The Guardian 3 August, 2005
Dingo bytes
There’s more than one way to try and commercialise the ABC. The makers of the children’s program on ABC television, Active Kidz, struck a deal with the Australian Egg Board in which product placement will occur in the show. Active Kidz is made by ABC Enterprises, which oversees the ABC’s co-productions with commercial media companies and was seen as a revenue raiser for the cash-strapped national broadcaster. The show has been dropped from ABC programming. A tour of Australia by the show, Active Kidz Let’s Party, was sponsored by the Egg Board and featured a character called Egg, cooking with eggs and the distribution of promotional material to the children in the audience.
And while on the ABC, the massive cuts to its funding by the Howard government has seen it produce a record low number of adult Australian dramas. This year ABC television will broadcast only 14.5 hours of home grown programs, compared to 102 hours in 2001, 96 hours in 2000 and an average of 77 hours in 1998-99. It’s typical of the right wing that those in it rabbit on about the Australian cultural heritage while destroying the institutions and organisations that produce it. Here’s Errol Sullivan, the producer of such ABC Australian classics as Blue Murder and Joh’s Jury, on the ABC’s role in the making of local drama, "At the very least that is what you demand of a national broadcaster, otherwise why have one?"
Setting the national broadcaster up for a fall is one part pf a bigger scheme the Howard government has for the mass media in Australia. The Australian Communications Authority and the Australian Broadcasting Authority have been merged in preparation for the scrapping of cross-media ownership rules which prevent the owners of television networks also owning newsprint media in the same state. The move isn’t to give the merged entity the power to regulate media ownership and behaviour. Instead its role will be to ensure government policy and strategy are followed i.e. to make sure deregulation and free market monopolisation goes ahead smoothly.
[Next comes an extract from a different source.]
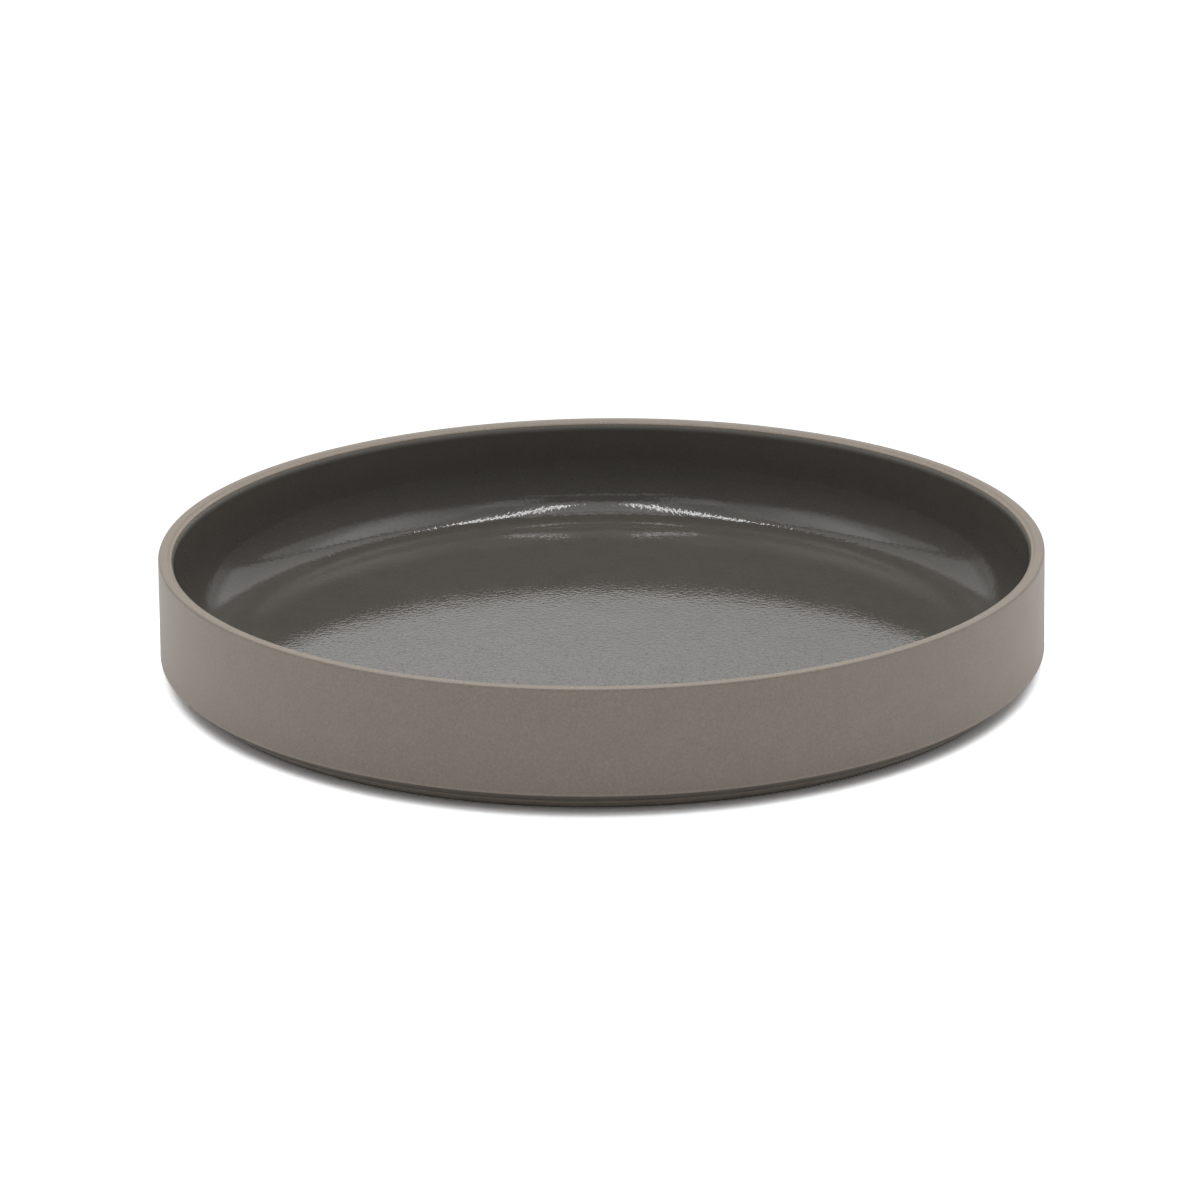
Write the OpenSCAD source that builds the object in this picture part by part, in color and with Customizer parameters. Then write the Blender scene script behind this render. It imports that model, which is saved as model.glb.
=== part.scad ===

CAPITALIST HOG OF THE WEEK: is Attorney-General Philip Ruddock who went to the UN last week trying to justify his government’s anti-democratic terrorism laws by citing the government’s obligations under UN human rights conventions to protect human life. Even if we don’t include the war crimes the government is committing in Iraq, the Howard regime has violated pretty much every UN convention on human rights, including those designed to defend the rights of children. Hypocrisy, cynicism, arrogance, contempt: it’s all of that and something more — desperation. The bombings in London were just what the Bush/Blair/Howard triumvirate needed to attempt to once again justify their criminal actions. Howard is about as popular as a skunk in a perfume shop, and ditto for Bush. Blair’s popularity rose somewhat after the London bombings, but it had nowhere else to go but up.